4) No person may unfairly discriminate directly or indirectly against anyone on one or more grounds in terms of subsection (3). National legislation must be enacted to prevent or prohibit unfair discrimination…”
The Promotion of Equality and Prevention of Unfair Discrimination Act, No. 4 of 2000, was promulgated based on the prerogative given by section 9(4) of the Bill of Rights. Note that Qwelane is basically attacking this piece of legislation which was meant to extend equality.
Now there is an unexplained gap in section 16(2)(c) of the Bill of Rights. It states:
“16. Freedom of expression
1) Everyone has the right to freedom of expression, which includes
a) freedom of the press and other media;
b) freedom to receive or impart information or ideas;
c) freedom of artistic creativity; and
d) academic freedom and freedom of scientific research.
2) The right in subsection (1) does not extend to
a) propaganda for war;
b) incitement of imminent violence; or
c) advocacy of hatred that is based on race, ethnicity, gender or religion, and that constitutes incitement to cause harm.”
You might note that “sexual orientation” is conspicuous in its absence in section 16 (2)(c). Was this an error of omission? This same error of omission is also quite prevalent in section 37 of the Bill of Rights’ Table of Non-Derogable Rights.
Qwelane, I guess, is basing his defence on section 16 of the Constitution.
Despite our progressive and inclusive Constitution hate crimes directed at the LGBTI community remains rife.
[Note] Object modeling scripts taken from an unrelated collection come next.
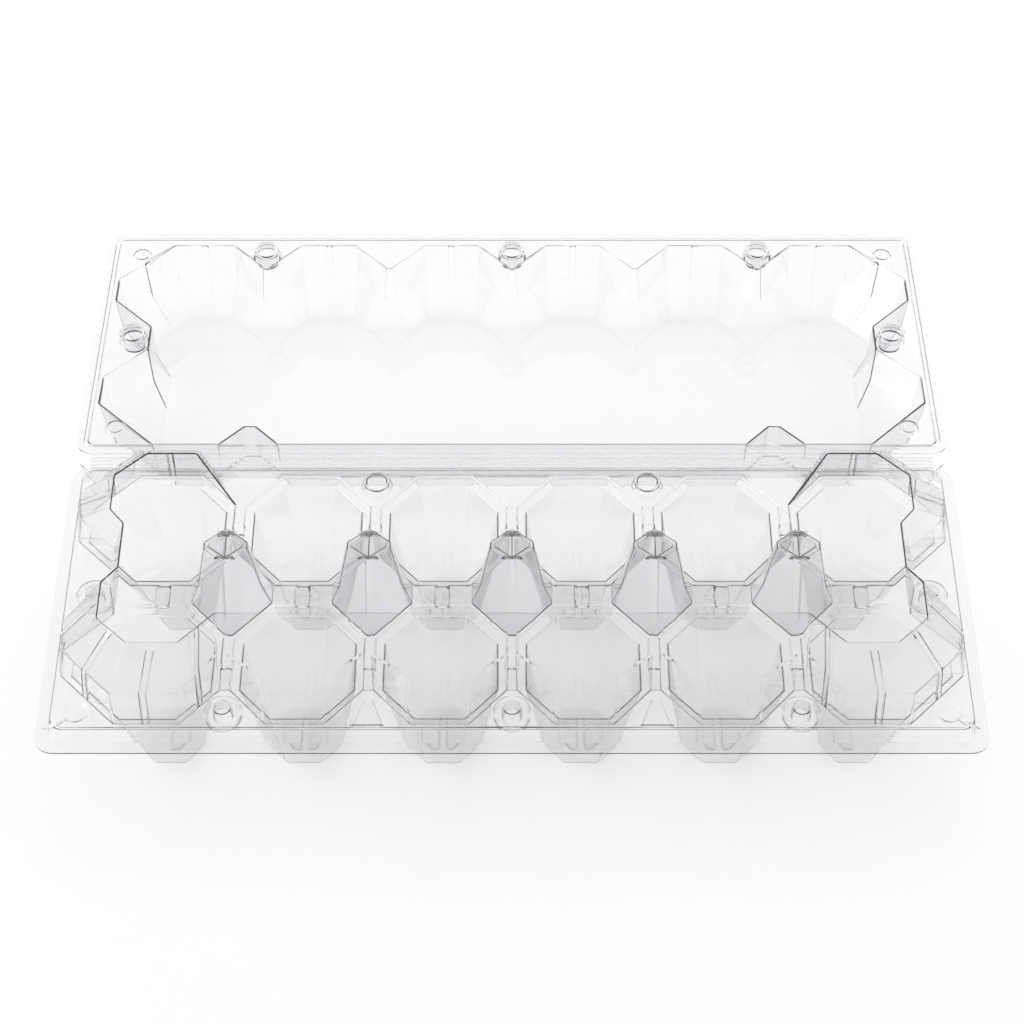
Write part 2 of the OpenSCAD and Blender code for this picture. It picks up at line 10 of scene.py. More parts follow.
import bmesh
import bpy
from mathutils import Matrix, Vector


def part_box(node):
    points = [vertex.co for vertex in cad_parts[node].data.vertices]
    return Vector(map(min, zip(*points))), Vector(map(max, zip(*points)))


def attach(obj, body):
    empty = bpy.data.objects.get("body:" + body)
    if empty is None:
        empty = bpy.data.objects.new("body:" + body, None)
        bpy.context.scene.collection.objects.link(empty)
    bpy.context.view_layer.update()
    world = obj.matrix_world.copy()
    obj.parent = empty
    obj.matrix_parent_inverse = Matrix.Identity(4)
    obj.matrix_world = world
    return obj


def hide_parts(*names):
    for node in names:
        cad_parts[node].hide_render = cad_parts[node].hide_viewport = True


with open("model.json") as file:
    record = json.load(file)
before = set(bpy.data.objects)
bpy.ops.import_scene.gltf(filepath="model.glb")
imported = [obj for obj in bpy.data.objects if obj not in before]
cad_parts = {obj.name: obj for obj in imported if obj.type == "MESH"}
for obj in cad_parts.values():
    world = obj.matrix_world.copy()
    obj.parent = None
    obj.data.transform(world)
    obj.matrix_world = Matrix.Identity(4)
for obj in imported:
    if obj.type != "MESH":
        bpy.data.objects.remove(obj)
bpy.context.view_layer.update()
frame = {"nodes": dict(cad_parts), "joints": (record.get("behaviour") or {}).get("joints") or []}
MM = 0.001

# %% [markdown]
# A camera looks down at the open keeper from in front of its base. A long lens, far
# off, keeps the long flanges nearly parallel, as in a catalogue picture. It is aimed
# at a point on the flange's own level, so that its height follows the frame.

# %% Camera
elevation = radians(51.5)
aim_behind_front = 98 * MM
front_depth = 788 * MM
lens_mm = 87.5
rim_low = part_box("base_rim")[0]
aim = Vector((0, rim_low[1] + aim_behind_front, rim_low[2]))
sight = Vector((0, cos(elevation), -sin(elevation)))
camera_data = bpy.data.cameras.new("camera")
camera_data.lens = lens_mm
camera = bpy.data.objects.new("camera", camera_data)
bpy.context.scene.collection.objects.link(camera)
camera.location = aim - sight * (front_depth + aim_behind_front * cos(elevation))
camera.rotation_euler = sight.to_track_quat("-Z", "Y").to_euler()
bpy.context.scene.camera = camera
print("camera stands at, in mm:", [round(v / MM) for v in camera.location])


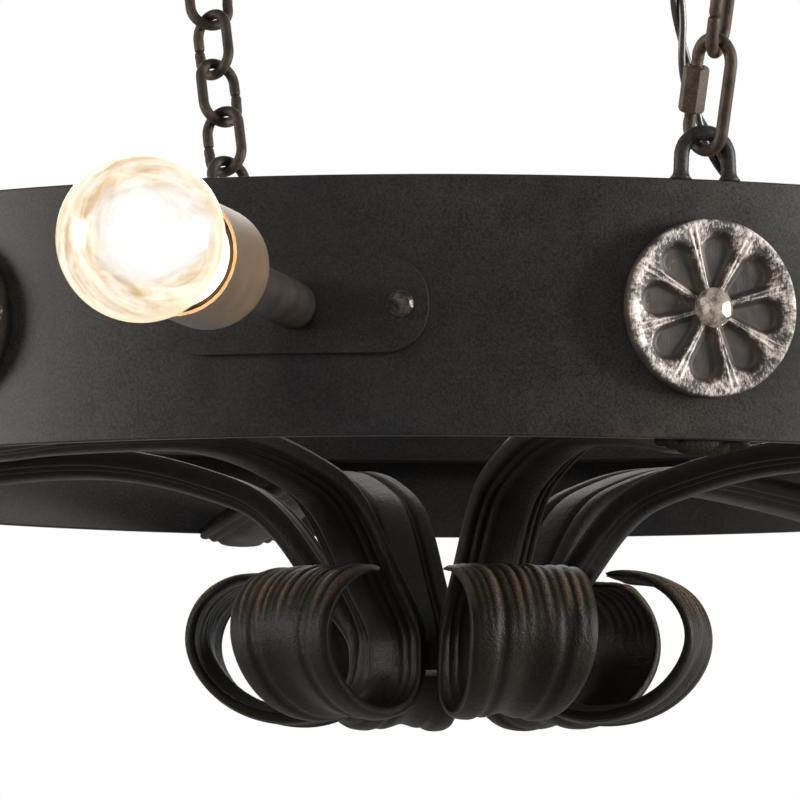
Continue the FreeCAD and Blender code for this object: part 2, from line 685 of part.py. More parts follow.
def globe_outline(inset):
    """The neck's curve and the globe's arc, inset from the outside of the glass."""
    mouth = bulb_end + size("cap_length")
    centre = bulb_end + size("bulb_centre")
    radius = size("bulb_radius") - inset
    neck = size("neck_radius") - inset
    join = (centre - radius * math.cos(GLOBE_JOIN), radius * math.sin(GLOBE_JOIN))
    half_way = ((mouth + join[0]) / 2, (neck + join[1]) / 2 - (join[1] - neck) * NECK_HOLLOW)
    top = centre + radius

    def point(place):
        return lamp_point(place[0]) + UP * place[1]

    neck_arc = Part.Arc(point((mouth, neck)), point(half_way), point(join)).toShape()
    globe_arc = Part.Arc(point(join), point((centre, radius)), point((top, 0))).toShape()
    return neck_arc, globe_arc, mouth, top


def bulb_glass():
    outer_neck, outer_globe, mouth, outer_top = globe_outline(0)
    inner_neck, inner_globe, mouth, inner_top = globe_outline(size("glass_wall"))
    rim = Part.makeLine(lamp_point(mouth) + UP * (size("neck_radius") - size("glass_wall")),
                        lamp_point(mouth) + UP * size("neck_radius"))
    tip = Part.makeLine(lamp_point(inner_top), lamp_point(outer_top))
    wire = Part.Wire(Part.__sortEdges__([outer_neck, outer_globe, tip, inner_globe, inner_neck, rim]))
    return Part.Face(wire).revolve(lamp_point(0), OUT, 360)


def bulb_stem():
    """The glass stem on its flare, with the cage of filament strands."""
    mouth = "bulb_end + cap_length"
    flare = "neck_radius - 2 * glass_wall"
    tip = mouth + " + stem_length"
    stem = turned_shape("stem", [("0", mouth), (flare, mouth), (flare, mouth + " + glass_wall"),
                                 ("stem_rod", mouth + " + flare_length"), ("stem_rod", tip),
                                 ("0", tip + " + stem_rod")], lamp_frame)
    rod = size("stem_rod")
    strands = []
    far = bulb_end + size("cap_length") + size("stem_length") + rod
    near = far - size("filament_length")
    for number in range(int(size("filament_count"))):
        angle = 2 * math.pi * number / size("filament_count")
        ray = SIDE * math.cos(angle) + UP * math.sin(angle)
        start = lamp_point(near) + ray * (rod - size("filament_rod"))
        end = lamp_point(far + rod) + ray * size("filament_spread")
        strands.append(solid_along(size("filament_rod"), start, (end - start).Length, end - start))
    return stem.fuse(strands)


glass = bulb_glass()
cap = bulb_cap()
stem = bulb_stem()
for number, place in enumerate(lamp_places, start=1):
    keep("bulb_glass_%d" % number, glass, place)
    keep("bulb_cap_%d" % number, cap, place)
    keep("bulb_stem_%d" % number, stem, place)


# ---- chains and quick links ----------------------------------------------------------------
# A chain is drawn hanging straight down from the hook's seat at the origin, its links turned
# about it, and then leaned and moved to its hook. The turns are from the tangent of the wheel.
TURNS_FRONT = [0, 75, 10, -60, 55, -65]       # links from the hook down, then the quick link
TURNS_REST = [0, -62, 16, -54, 16, -65]


def chain_place(azimuth):
    """Chain space to the row: lean outwards going up, stand at the hook's seat, go round."""
    tilt = Rotation(SIDE, size("chain_lean"))
    seat = Placement(Vector(0, -seat_radius, seat_height), tilt)
    return Placement(Vector(), Rotation(UP, azimuth)).multiply(seat)


def oval(rod, spread, reach, top, gap=None):
    """A round-ended link hanging below top, across SIDE; gap opens its left bar."""
    bend = spread / 2
    high = Vector(0, 0, top - bend)
    low = Vector(0, 0, top - reach + bend)
    crown = Part.Arc(high + SIDE * bend, high + UP * bend, high - SIDE * bend).toShape()
    foot = Part.Arc(low - SIDE * bend, low - UP * bend, low + SIDE * bend).toShape()
    bar = Part.makeLine(low + SIDE * bend, high + SIDE * bend)
    if gap is None:
        start = low + SIDE * bend
        edges = [bar, crown, Part.makeLine(high - SIDE * bend, low - SIDE * bend), foot]
    else:
        start = Vector(-bend, 0, gap[0])
        end = Vector(-bend, 0, gap[1])
        edges = [Part.makeLine(start, low - SIDE * bend), foot, bar, crown,
                 Part.makeLine(high - SIDE * bend, end)]
    section = Part.Wire(Part.makeCircle(rod, start, UP))
    return Part.Wire(edges).makePipeShell([section], True, True)


def turned(shape, degrees):
    """A link turned about the chain's own line."""
    copy = shape.copy()
    copy.rotate(Vector(), UP, degrees)
    return copy


quick_middle = quick_top - size("quick_reach") / 2
nut_low = quick_middle - size("nut_length") / 2
gap_low = nut_low + size("nut_cover")


def quick_link():
    gap = (gap_low, gap_low + size("quick_gap"))
    return oval(size("quick_rod"), size("quick_spread"), size("quick_reach"), quick_top, gap)


def quick_nut():
    bar = Vector(-size("quick_spread") / 2, 0, nut_low)
    edge = size("nut_edge")
    corner = size("nut_flats") / 2 / math.cos(math.pi / HEX)
    nut = prism(HEX, size("nut_flats"), bar, size("nut_length"), UP)
    profile = [Vector(0, 0, 0), Vector(corner - edge, 0, 0), Vector(corner, 0, edge),
               Vector(corner, 0, size("nut_length") - edge),
               Vector(corner - edge, 0, size("nut_length")), Vector(0, 0, size("nut_length"))]
    turned_blank = Part.Face(Part.makePolygon(profile + profile[:1])).revolve(Vector(), UP, 360)
    turned_blank.translate(bar)
    nut = nut.common(turned_blank)
    return nut.cut(solid_along(size("quick_rod") + size("nut_play"), bar, size("nut_length"), UP))


quick = quick_link()
nut = quick_nut()
for number, azimuth in enumerate(spoke_azimuths(), start=1):
    place = chain_place(azimuth)
    turns = TURNS_FRONT if number == 1 else TURNS_REST
    links = []
    for index in range(link_count):
        top = top_bow - index * link_step
        link = oval(size("link_rod"), size("link_spread"), size("link_reach"), top)
        links.append(turned(link, turns[index]))
    keep("chain_%d" % number, Part.makeCompound(links), place)
    keep("quick_link_%d" % number, turned(quick, turns[-1]), place)
    keep("quick_nut_%d" % number, turned(nut, turns[-1]), place)


# ---- ceiling fittings ----------------------------------------------------------------------
# Drawn at the hook's seat: the hook's bend lies along the radius, its shank on the outer side.
def hook_centre():
    """The bend's centre: the leaning chain pulls square on the bend."""
    return (OUT * math.sin(lean) + UP * math.cos(lean)) * size("hook_radius")


def hook_shape():
    rod = size("hook_rod")
    bend = size("hook_radius")
    centre = hook_centre()
    shank_top = -seat_height - size("ceiling_plate_thick") / 2
    shank = solid_along(rod, centre + OUT * bend, shank_top - centre.z, UP)
    curl = bent_rod(rod, bend, centre, OUT, SIDE, size("hook_sweep"))
    return shank.fuse(curl).removeSplitter()


def ceiling_plate():
    """A screwed disc with a boss under it that the hook's shank is set in."""
    low = -seat_height - size("ceiling_boss_tall") - size("ceiling_plate_thick")
    centre = OUT * (-hook_centre().y + size("hook_radius")) + UP * low
    hole = "hook_rod + fit_gap"
    top = "ceiling_boss_tall + ceiling_plate_thick"
    plate = turned_shape("ceiling_plate", [
        (hole, "0"), ("ceiling_boss_radius", "0"), ("ceiling_boss_radius", "ceiling_boss_tall"),
        ("ceiling_plate_radius", "ceiling_boss_tall"), ("ceiling_plate_radius", top), (hole, top)],
        Placement(centre, Rotation()))
    screws = int(size("screw_count"))
    for number in range(screws):
        angle = 2 * math.pi * (number + 0.5) / screws
        ray = SIDE * math.cos(angle) + OUT * math.sin(angle)
        plate = plate.cut(solid_along(size("screw_hole"), centre + ray * size("screw_circle"),
                                      size("ceiling_boss_tall") + size("ceiling_plate_thick"), UP))
    return plate


def hook_place(azimuth):
    seat = Placement(Vector(0, -seat_radius, seat_height), Rotation())
    return Placement(Vector(), Rotation(UP, azimuth)).multiply(seat)


hook_places = [hook_place(azimuth) for azimuth in spoke_azimuths()]
group("ceiling_hooks", hook_shape(), hook_places)
group("ceiling_plates", ceiling_plate(), hook_places)


# ---- supply cord ---------------------------------------------------------------------------
# It leaves its ceiling bushing beside chain 1, follows the chain's inner side and drops
# through the grommet into the raceway. Points: along the band from chain 1, out from the
# band's inner face, height above the band's lower edge.
CORD_CEILING = (-22, 21)
CORD_ROUTE = [(-22, 18, 258), (-17, 5, 214), (-7, -9, 172), (0, -16, 139),
              (10, -15, 115), (22, -12, 95), (26.8, -11, 80)]


def cord_points():
    top = cord_point(CORD_CEILING[0], CORD_CEILING[1], -wheel_height - size("canopy_thick") / 2)
    middle = [cord_point(side, out, height) for side, out, height in CORD_ROUTE]
    return [top] + middle + [cord_entry(size("raceway_high") - 2 * size("raceway_wall"))]


def cord_path(points):
    """Straight runs joined by tangent arcs, each as large as its two runs allow."""
    edges = []
    start = points[0]
    for before, corner, after in zip(points, points[1:], points[2:]):
        arriving = corner - before
        leaving = after - corner
        turn = arriving.getAngle(leaving)
        setback = 0.45 * min(arriving.Length, leaving.Length)
        radius = setback / math.tan(turn / 2)
        into = Vector(arriving).normalize()
        away = Vector(leaving).normalize()
        first = corner - into * setback
        last = corner + away * setback
        inwards = Vector(away - into).normalize()
        middle = corner + inwards * (radius / math.cos(turn / 2) - radius)
        print("cord arc: radius %.1f, turn %.1f degrees" % (radius, math.degrees(turn)))
        edges.append(Part.LineSegment(start, first).toShape())
        edges.append(Part.Arc(first, middle, last).toShape())
        start = last
    edges.append(Part.LineSegment(start, points[-1]).toShape())
    return Part.Wire(edges)


def supply_cord():
    points = cord_points()
    path = cord_path(points)
    direction = points[1] - points[0]
    section = Part.Wire(Part.makeCircle(size("cord_radius"), points[0], direction))
    cord = path.makePipeShell([section], True, True)
    area = math.pi * size("cord_radius") ** 2
    print("cord: length %.1f, volume %.1f, section times length %.1f"
          % (path.Length, cord.Volume, area * path.Length))
    keep("supply_cord", cord, wheel_place)


def cord_canopy():
    low = cord_point(CORD_CEILING[0], CORD_CEILING[1], -size("canopy_thick"))
    keep("cord_canopy", turned_shape("canopy", [
        ("grommet_bore", "0"), ("canopy_radius / 2", "0"), ("canopy_radius", "canopy_thick / 2"),
        ("canopy_radius", "canopy_thick"), ("grommet_bore", "canopy_thick")],
        Placement(low, Rotation())))


supply_cord()
cord_canopy()

# ---- check and write -----------------------------------------------------------------------
doc.recompute()
for piece in doc.Objects:
    for state in piece.State:
        if state in ("Invalid", "Error"):
            raise RuntimeError("%s is %s" % (piece.Label, state))
for piece in parts:
    if piece.Shape.isNull() or not piece.Shape.isValid():
        raise RuntimeError("%s has no valid shape" % piece.Label)
os.makedirs("parts", exist_ok=True)
for piece in parts:
    piece.Shape.exportStep("parts/%s.step" % piece.Label)
print("%d sub-parts" % len(parts))
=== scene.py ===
import math
import random

import bpy
import numpy as np
from mathutils import Matrix, Vector


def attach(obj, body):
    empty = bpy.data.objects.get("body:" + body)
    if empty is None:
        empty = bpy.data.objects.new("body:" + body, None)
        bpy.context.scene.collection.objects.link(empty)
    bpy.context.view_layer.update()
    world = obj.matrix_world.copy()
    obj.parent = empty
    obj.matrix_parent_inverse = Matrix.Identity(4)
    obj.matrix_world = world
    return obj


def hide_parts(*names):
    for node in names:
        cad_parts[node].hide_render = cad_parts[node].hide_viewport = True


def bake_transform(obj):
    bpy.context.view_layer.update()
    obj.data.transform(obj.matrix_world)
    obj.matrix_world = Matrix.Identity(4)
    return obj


# A wagon wheel chandelier, in metres, in the part's own frame: +Z is up, the wheel's axis is Z
# and the origin lies on it in the plane of the ceiling. A place round the wheel is an azimuth:
# 0 points along -Y, and it grows towards +X.
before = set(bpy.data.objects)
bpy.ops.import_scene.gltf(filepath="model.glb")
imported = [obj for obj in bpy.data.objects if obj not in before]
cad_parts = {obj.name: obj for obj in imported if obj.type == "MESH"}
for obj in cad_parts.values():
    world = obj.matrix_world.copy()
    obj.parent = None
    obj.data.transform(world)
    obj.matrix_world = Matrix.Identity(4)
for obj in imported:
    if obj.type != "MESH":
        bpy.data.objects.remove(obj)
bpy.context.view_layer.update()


# ---- camera ----
# It stands nearly three metres from the wheel's axis and a hand below the rim band, and looks
# slightly up through a long lens.
CAMERA_AZIMUTH = math.radians(-19.14)
CAMERA_REACH = 2.9334
CAMERA_HEIGHT = -0.5189
CAMERA_YAW = -0.0073
CAMERA_PITCH = 0.0849
CAMERA_ROLL = 0.0032
CAMERA_LENS = 307.8
UP = Vector((0, 0, 1))


def outwards(azimuth):
    return Vector((math.sin(azimuth), -math.cos(azimuth), 0))


def turned_pair(first, second, angle):
    """Two directions turned in their own plane, the first towards the second."""
    return (first * math.cos(angle) + second * math.sin(angle),
            second * math.cos(angle) - first * math.sin(angle))


def put(name, data):
    """A new object in the scene."""
    made = bpy.data.objects.new(name, data)
    bpy.context.scene.collection.objects.link(made)
    return made


ahead = -outwards(CAMERA_AZIMUTH)
rightwards, ahead = turned_pair(ahead.cross(UP), ahead, -CAMERA_YAW)
ahead, upwards = turned_pair(ahead, UP, CAMERA_PITCH)
rightwards, upwards = turned_pair(rightwards, upwards, CAMERA_ROLL)
camera = put("camera", bpy.data.cameras.new("camera"))
camera.data.lens = CAMERA_LENS
camera.data.sensor_width = 36.0
camera.matrix_world = Matrix((rightwards, upwards, -ahead)).transposed().to_4x4()
camera.location = outwards(CAMERA_AZIMUTH) * CAMERA_REACH + UP * CAMERA_HEIGHT
bpy.context.scene.camera = camera
bpy.context.scene.view_settings.view_transform = "Standard"


# ---- supply cord ----
# A black twin lead with a glossy plastic jacket. It hangs from a bushing in the ceiling beside
# the near chain, follows the chain's inner side and drops through a grommet into the raceway.
MM = 0.001
WHEEL = -0.308834            # the rim band's lower edge
BAND_IN = 0.300              # the rim band's inner face
CORD_RADIUS = 0.003
CORD_STRAND = 0.00150
CORD_TWIST = 105.0           # turn of the twin lead along its length, in radians a metre
# side along the band, distance out from the band's inner face, height over the lower edge, in mm
CORD_ROUTE = [(-22, 21, 306.334), (-22, 18, 258), (-17, 5, 214), (-7, -9, 172), (0, -16, 139),
              (10, -15, 115), (22, -12, 95), (26.8, -11, 80), (27, -11, 64)]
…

Jon Qwelane called for the Constitution to be rewritten in that fateful article of his and amazingly we had Patekile Holomisa from the Constitutional Review Committee who via the House of Traditional Leaders suggested that the “sexual orientation equality” clause be removed. It seems Jon has an ally in CONTRALESA.
Where does this leave us? In 2008 a call was made was for gay rights to be scrapped and now a mere four years later we have the ANC MP and chairperson of the Constitutional Review Committee heeding that call. Uncanny isn’t it?